The heir of the power of Concini was Luynes. He was, as we have mentioned, a gentleman of Provence—a very unimportant gentleman the Court had thought him before he had contrived to insinuate himself into the good graces of the young King. His father, an officer of fortune, the fruit, if we are to believe Richelieu, of a liaison between one d’Albert, a canon of Marseilles, and a chambermaid, was the owner of the Château of Luynes, near Aix, the vineyard of Brantes, and the islet of Cadenet in the middle of the Rhone, seigneuries, says Bassompierre, which a hare could jump over, but which, in default of revenues, furnished titles for his three sons. Charles Albert, the eldest, had begun life as page to the Comte du Lude, and was afterwards placed by Henri IV with the Dauphin. Both he and his younger brothers, Brantes and Cadenet, were exceedingly good-looking men, skilled in all bodily exercises, well-educated and possessed of ingratiating manners; but there were no limits to their ambition or their greed, and they did not intend to allow any little scruples to stand in the way of their advancement.

Despite the adage:

“Devrait-on hériter de ceux qu’on assassine,”

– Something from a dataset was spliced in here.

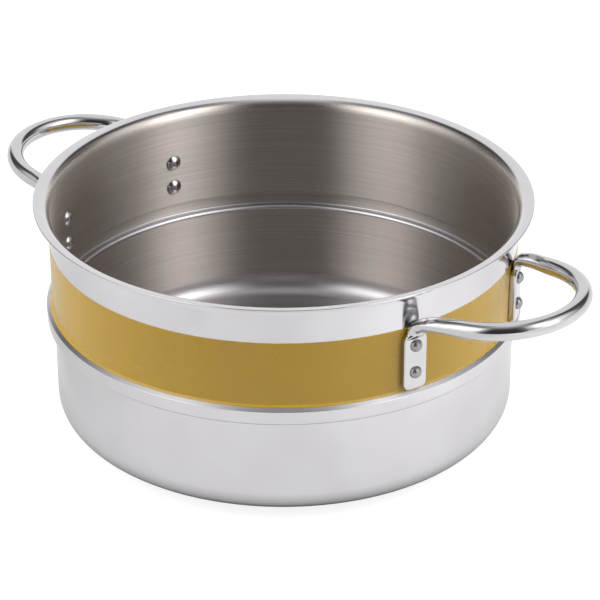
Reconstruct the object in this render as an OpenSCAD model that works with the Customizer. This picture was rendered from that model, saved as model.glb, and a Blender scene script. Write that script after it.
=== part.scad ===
// Two-handled buffet pot, open at the top.
// A drawn sheet-metal shell carries a coloured band on its upper wall, a loop handle riveted
// on at each side and a heat-spreading base bonded underneath.
// The origin is the centre of the underside, +Z is up and the handles lie along X.

/* [Pot] */
// Outside diameter of the rim
rim_d = 266; // [240:1:300]
// Height from the underside to the top edge of the rim
pot_h = 129; // [120:1:150]
// Thickness of the drawn sheet
sheet_t = 1.2; // [0.8:0.1:1.6]
// Radius between the lower wall and the flat bottom
corner_r = 13; // [8:0.1:16]

/* [Rim] */
// How far the rim edge stands out from the upper wall
rim_overhang = 7.9; // [7.2:0.1:10]
// Angle of the rim's lip above level
rim_angle = 2; // [0:0.5:12]
// Radius of the bend on the outer side, under the rim
rim_bend_r = 6.2; // [4:0.1:6.6]

/* [Shoulder] */
// Depth of the upper wall, from the rim edge to the flare
upper_wall_h = 57.6; // [54:0.1:62]
// How far the shoulder stands out from the upper wall
shoulder_out = 3.1; // [2:0.1:5]
// Height of the flare between the upper wall and the shoulder
flare_h = 2.4; // [1.5:0.1:4]
// Height of the shoulder, from the flare to the step under it
shoulder_h = 8.1; // [6:0.1:12]
// Width of the step from the shoulder in to the lower wall
step_in = 4; // [3.2:0.1:5]
// Radius of the shoulder's lower edge
shoulder_edge_r = 2; // [1.8:0.1:2.2]
// Radius of the bend where the step meets the lower wall
step_bend_r = 1; // [0.5:0.1:1]

/* [Colour band] */
// Distance from the rim edge down to the band
band_drop = 22.5; // [18:0.1:28]
// Thickness of the band
band_t = 0.15; // [0.1:0.05:0.3]
// How far the band's lower edge runs down the flare
band_lap = 0.9; // [0.4:0.1:1.2]

/* [Base] */
// Diameter of the bonded base
base_d = 214; // [180:1:216]
// Thickness of the bonded base
base_h = 5; // [4:0.1:6]
// Thickness of the cap over the core
cap_t = 0.8; // [0.6:0.1:1]
// Radius of the cap's lower edge
base_edge_r = 2.5; // [1.5:0.1:3]

/* [Handles] */
// Diameter of the handle rod
rod_d = 9.3; // [7:0.1:10]
// Distance between the two legs of one handle where they meet the wall, centre to centre
leg_gap = 92; // [84:1:100]
// Angle at which each leg leans in towards the tip
leg_lean = 9.5; // [0:0.5:12]
// Distance from the rim edge out to the centre line at the handle's tip
handle_reach = 47.2; // [42:0.1:60]
// Distance from the rim edge down to the rod where it meets the wall
handle_drop = 18.5; // [17.5:0.1:19]
// Angle at which the handle rises outwards
handle_rise = 5; // [0:0.5:10]
// Radius of the bend from the leg down into the pad, on the centre line
rod_bend_r = 7; // [5.2:0.1:7.5]

/* [Pads] */
// Width of the flattened end of the rod
pad_w = 13.3; // [12:0.1:16]
// Thickness of the flattened end of the rod
pad_t = 3.5; // [3:0.1:4]
// Height of the centre of the pad's round top above the upper rivet
pad_crown = 2; // [1:0.1:2.5]
// Distance from the lower rivet to the pad's lower end
pad_tail = 9.6; // [7:0.1:9.8]
// Radius of the pad's lower corners
pad_corner_r = 3.5; // [2:0.1:5]

/* [Rivets] */
// Distance from the rim edge down to the upper rivets
rivet_drop = 31.9; // [31.5:0.1:32.2]
// Distance between the upper and the lower rivet
rivet_pitch = 15.2; // [12:0.1:15.4]
// Diameter of the rivet shank
shank_d = 5; // [4:0.1:5.5]
// Diameter of the rivet head inside the pot
inner_head_d = 9.5; // [8:0.1:11]
// Height of the rivet head inside the pot
inner_head_h = 2.4; // [1.5:0.1:3]
// Diameter of the rivet head on the pad
outer_head_d = 6.9; // [6.2:0.1:7.5]
// Height of the rivet head on the pad
outer_head_h = 2.6; // [1.5:0.1:3]

/* [Hidden] */
$fn = 96;
SIDES = ["right", "left"];
ENDS = ["front", "rear"];
ROWS = ["upper", "lower"];

cut = 1; // how far a cutting shape runs past what it cuts
lap = 0.2; // how far the bend's outline runs into the wall's and the lip's, so that they join
rim_r = rim_d / 2;
upper_r = rim_r - rim_overhang;
shoulder_r = upper_r + shoulder_out;
lower_r = shoulder_r - step_in;
crease_z = pot_h - upper_wall_h;
shoulder_z = crease_z - flare_h;
step_z = shoulder_z - shoulder_h;
flare_angle = atan(flare_h / shoulder_out);

band_r = upper_r + band_t;
pad_r = band_r + pad_t;
leg_y = leg_gap / 2;
pad_mid_r = band_r + pad_t / 2;
pad_angle = asin(leg_y / pad_mid_r);
heel_x = pad_mid_r * cos(pad_angle);
heel_reach = rod_bend_r * (1 - sin(handle_rise));
leg_x = heel_x + heel_reach * cos(leg_lean);
leg_start_y = leg_y - heel_reach * sin(leg_lean);
leg_z = pot_h - handle_drop;
tip_run = (rim_r + handle_reach - leg_x) / cos(handle_rise);
loop_r = (leg_start_y * cos(leg_lean) - tip_run * sin(leg_lean)) / (1 - sin(leg_lean));
leg_length = (tip_run - loop_r * (1 - sin(leg_lean))) / cos(leg_lean);
rivet_z = [pot_h - rivet_drop, pot_h - rivet_drop - rivet_pitch];
pad_low_z = rivet_z[1] - pad_tail;

// Name of one rivet, from its handle, its end of the handle and its row
function rivet_name(side, end, row) = str("rivet_", SIDES[side], "_", ENDS[end], "_", ROWS[row]);

// Direction of one pad, seen from above
function pad_direction(side, end) = 180 * side + (end == side ? -1 : 1) * pad_angle;

// Height of the rim's underside at radius r, moved towards the inside by inset
function rim_line(r, inset) = pot_h - (sheet_t - inset) / cos(rim_angle) - (rim_r - r) * tan(rim_angle);

// How far both ends of the flare drop when its face moves inwards by inset
function flare_shift(inset) = inset * (1 - sin(flare_angle)) / cos(flare_angle);

// Half outline of a round block from z0 to z1 with a rounded lower edge
module block_outline(r, z0, z1, edge_r) {
    translate([0, z0 + edge_r]) square([r, z1 - z0 - edge_r]);
    translate([0, z0]) square([r - edge_r, edge_r]);
    translate([r - edge_r, z0 + edge_r]) circle(r = edge_r);
}

// Half outline of the upper wall and of the flare between it and the shoulder
module upper_outline(inset, top_z) {
    polygon([
        [0, shoulder_z - flare_shift(inset)],
        [shoulder_r - inset, shoulder_z - flare_shift(inset)],
        [upper_r - inset, crease_z - flare_shift(inset)],
        [upper_r - inset, top_z],
        [0, top_z]
    ]);
}

// Fills the inside of the bend where the step meets the lower wall
module step_bend_outline(inset) {
    bend_r = step_bend_r + inset;
    difference() {
        translate([lower_r - inset, step_z - step_bend_r]) square(bend_r);
        translate([lower_r + step_bend_r, step_z - step_bend_r]) circle(r = bend_r);
    }
}

// Fills the inside of the bend where the upper wall meets the rim
module rim_bend_outline(inset) {
    bend_r = rim_bend_r + inset;
    centre = [upper_r + rim_bend_r, rim_line(upper_r + rim_bend_r, 0) - rim_bend_r / cos(rim_angle)];
    wall_x = upper_r - inset - lap;
    difference() {
        polygon([
            [wall_x, centre[1]],
            centre,
            centre + (bend_r + lap) * [-sin(rim_angle), cos(rim_angle)],
            [wall_x, rim_line(wall_x, inset + lap)]
        ]);
        translate(centre) circle(r = bend_r);
    }
}

// Half outline of all that lies within the shell's outer face, moved inwards by inset
module shell_outline(inset, top_z, edge_r) {
    block_outline(lower_r - inset, base_h + inset, top_z, corner_r - inset);
    block_outline(shoulder_r - inset, step_z + inset, shoulder_z - flare_shift(inset), shoulder_edge_r - inset);
    upper_outline(inset, top_z);
    step_bend_outline(inset);
    rim_bend_outline(inset);
    polygon([
        [0, rim_line(0, inset)],
        [edge_r, rim_line(edge_r, inset)],
        [edge_r, top_z],
        [0, top_z]
    ]);
}

// Holes for all eight rivet shanks
module rivet_holes() {
    for (side = [0, 1], end = [0, 1], z = rivet_z)
        rotate([0, 0, pad_direction(side, end)])
            translate([upper_r / 2, 0, z])
                rotate([0, 90, 0]) cylinder(d = shank_d, h = upper_r);
}

module pot_body() {
    color("silver")
    difference() {
        rotate_extrude() difference() {
            shell_outline(0, pot_h, rim_r);
            shell_outline(sheet_t, pot_h + cut, rim_r + cut);
        }
        rivet_holes();
    }
}

module colour_band() {
    color("goldenrod")
    difference() {
        rotate_extrude() difference() {
            intersection() {
                shell_outline(-band_t, pot_h, rim_r);
                translate([0, crease_z - band_lap])
                    square([rim_r, upper_wall_h + band_lap - band_drop]);
            }
            shell_outline(0, pot_h, rim_r);
        }
        rivet_holes();
    }
}

module base_core() {
    color("lightgray")
    rotate_extrude() block_outline(base_d / 2 - cap_t, cap_t, base_h, base_edge_r - cap_t);
}

module base_cap() {
    color("silver")
    rotate_extrude() difference() {
        block_outline(base_d / 2, 0, base_h, base_edge_r);
        block_outline(base_d / 2 - cap_t, cap_t, base_h + cut, base_edge_r - cap_t);
    }
}

// Rod of one handle: the arc at the tip, both legs and the bends down towards the pads
module handle_rod() {
    arc_end = 90 - leg_lean;
    translate([leg_x, 0, leg_z]) rotate([0, -handle_rise, 0]) translate([tip_run - loop_r, 0, 0]) {
        rotate([0, 0, -arc_end])
            rotate_extrude(angle = 2 * arc_end) translate([loop_r, 0]) circle(d = rod_d);
        for (way = [-1, 1])
            rotate([0, 0, way * arc_end]) translate([loop_r, 0, 0]) {
                rotate([-90 * way, 0, 0]) cylinder(d = rod_d, h = leg_length);
                translate([0, way * leg_length, -rod_bend_r]) rotate([0, -90, 0])
                    rotate_extrude(angle = way * (90 - handle_rise))
                        translate([rod_bend_r, 0]) circle(d = rod_d);
            }
    }
}

// Outline of a pad on its face: a round top, straight sides and rounded lower corners
module pad_outline() {
    lower_y = pad_w / 2 - pad_corner_r;
    crown_z = rivet_z[0] + pad_crown;
    translate([0, crown_z]) circle(d = pad_w);
    translate([-pad_w / 2, pad_low_z + pad_corner_r])
        square([pad_w, crown_z - pad_low_z - pad_corner_r]);
    translate([-lower_y, pad_low_z]) square([2 * lower_y, pad_corner_r]);
    for (y = [-lower_y, lower_y])
        translate([y, pad_low_z + pad_corner_r]) circle(r = pad_corner_r);
}

// Pad curved round the wall, facing +X
module pad() {
    intersection() {
        cylinder(r = pad_r, h = pot_h);
        translate([upper_r / 2, 0, 0]) rotate([90, 0, 90])
            linear_extrude(height = upper_r) pad_outline();
    }
}

module handle(side) {
    color("silver")
    difference() {
        rotate([0, 0, 180 * side]) {
            handle_rod();
            for (direction = [-pad_angle, pad_angle])
                rotate([0, 0, direction]) pad();
        }
        translate([0, 0, -cut]) cylinder(r = band_r, h = pot_h + 2 * cut);
        rivet_holes();
    }
}

// Radius of the dome of a head with diameter d and height h
function dome_r(d, h) = (d * d / 4 + h * h) / (2 * h);

// Rivet through the wall, the band and the pad, each domed head seated on a curved face
module rivet(side, end, row) {
    wall_r = upper_r - sheet_t;
    inner_dome_r = dome_r(inner_head_d, inner_head_h);
    outer_dome_r = dome_r(outer_head_d, outer_head_h);
    color("gainsboro")
    rotate([0, 0, pad_direction(side, end)]) {
        intersection() {
            translate([wall_r - inner_head_h + inner_dome_r, 0, rivet_z[row]]) sphere(r = inner_dome_r);
            cylinder(r = wall_r, h = pot_h);
        }
        difference() {
            translate([pad_r + outer_head_h - outer_dome_r, 0, rivet_z[row]]) sphere(r = outer_dome_r);
            cylinder(r = pad_r, h = pot_h);
        }
        translate([wall_r - inner_head_h / 2, 0, rivet_z[row]])
            rotate([0, 90, 0]) cylinder(d = shank_d, h = pad_r - wall_r + inner_head_h);
    }
}

pot_body();
colour_band();
base_core();
base_cap();
handle(0);  // handle_right
handle(1);  // handle_left
for (side = [0, 1], end = [0, 1], row = [0, 1])
    rivet(side, end, row);
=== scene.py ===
"""Looks of a two-handled buffet pot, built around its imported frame.

Everything is in metres, in the frame's own axes: +Z up, handles along X, the origin at the
centre of the underside. Each sub-part is a surface of revolution or a swept bar.
"""

import math

import bmesh
import bpy
from mathutils import Matrix, Vector


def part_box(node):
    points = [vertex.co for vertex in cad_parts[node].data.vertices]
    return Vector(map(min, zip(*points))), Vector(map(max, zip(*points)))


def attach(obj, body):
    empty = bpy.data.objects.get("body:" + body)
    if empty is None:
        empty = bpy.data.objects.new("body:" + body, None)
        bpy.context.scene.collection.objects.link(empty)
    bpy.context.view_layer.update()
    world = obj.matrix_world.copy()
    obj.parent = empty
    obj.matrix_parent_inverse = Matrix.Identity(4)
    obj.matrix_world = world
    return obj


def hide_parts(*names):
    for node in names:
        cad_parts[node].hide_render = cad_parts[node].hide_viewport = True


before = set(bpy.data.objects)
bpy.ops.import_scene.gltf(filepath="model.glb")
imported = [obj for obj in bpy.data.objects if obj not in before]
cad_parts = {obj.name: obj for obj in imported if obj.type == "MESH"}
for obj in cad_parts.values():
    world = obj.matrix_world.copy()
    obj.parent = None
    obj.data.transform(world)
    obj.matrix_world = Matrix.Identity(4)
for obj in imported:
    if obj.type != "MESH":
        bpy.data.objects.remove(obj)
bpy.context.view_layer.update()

MM = 0.001
TAU = 2 * math.pi
SIDES = ("right", "left")
ENDS = ("front", "rear")
ROWS = ("upper", "lower")

# ---------------------------------------------------------------- sizes read from the frame
pot_low, pot_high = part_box("pot_body")
RIM_R = pot_high.x
POT_H = pot_high.z
SHELL_Z = pot_low.z
BAND_Z = (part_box("colour_band")[0].z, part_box("colour_band")[1].z)
BASE_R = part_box("base_cap")[1].x
HANDLE_TIP_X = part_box("handle_right")[1].x
PAD_LOW_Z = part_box("handle_right")[0].z

# ---------------------------------------------------------------- sizes of the drawn shell
SHEET_T = 1.2 * MM
RIM_OVERHANG = 7.9 * MM
RIM_ANGLE = math.radians(2)
RIM_BEND_R = 6.2 * MM
RIM_EDGE_R = 0.38 * MM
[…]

Luynes inherited, not only the power of Concini, but also the greater part of his charges and possessions: lieutenancy-general of Normandy, government of the Pont-de-l’Arche, domain of Ancre (the name of which was changed to Albert), his post of First Gentleman of the Chamber, his hôtel in Paris, his estate of Lesigny, and so forth. When people saw the confiscated property of the Concini pass straight from the royal demesne into the greedy hands of the new favourite, they began to ask themselves whether the country was after all likely to gain much by the change that had taken place.

But the confiscation of the property of the Florentine couple, though it might suffice, for the moment, the cupidity of Luynes, did not suffice his policy. He desired to widen the gulf which he had opened between Louis XIII and his mother,[127] by dragging the name of the latter through the mire of a criminal court; and, at his instigation, the Maréchale d’Ancre was brought to trial as a sorceress who had bewitched the Queen-Mother by her arts,[128] and on July 8, 1617, condemned to be burned alive in the Place de Grève for the crime of lèse-majesté human and divine.

It was with great difficulty, however, that Luynes succeeded in obtaining this verdict. The Advocate-General, Lebret, at first refused to demand the death penalty, and it was only on Luynes giving him his word that the prisoner would be pardoned after the decree that he consented to do so. But the only clemency that the unfortunate woman was able to obtain was that her head should be cut off before her body was committed to the flames. She died with great courage and resignation.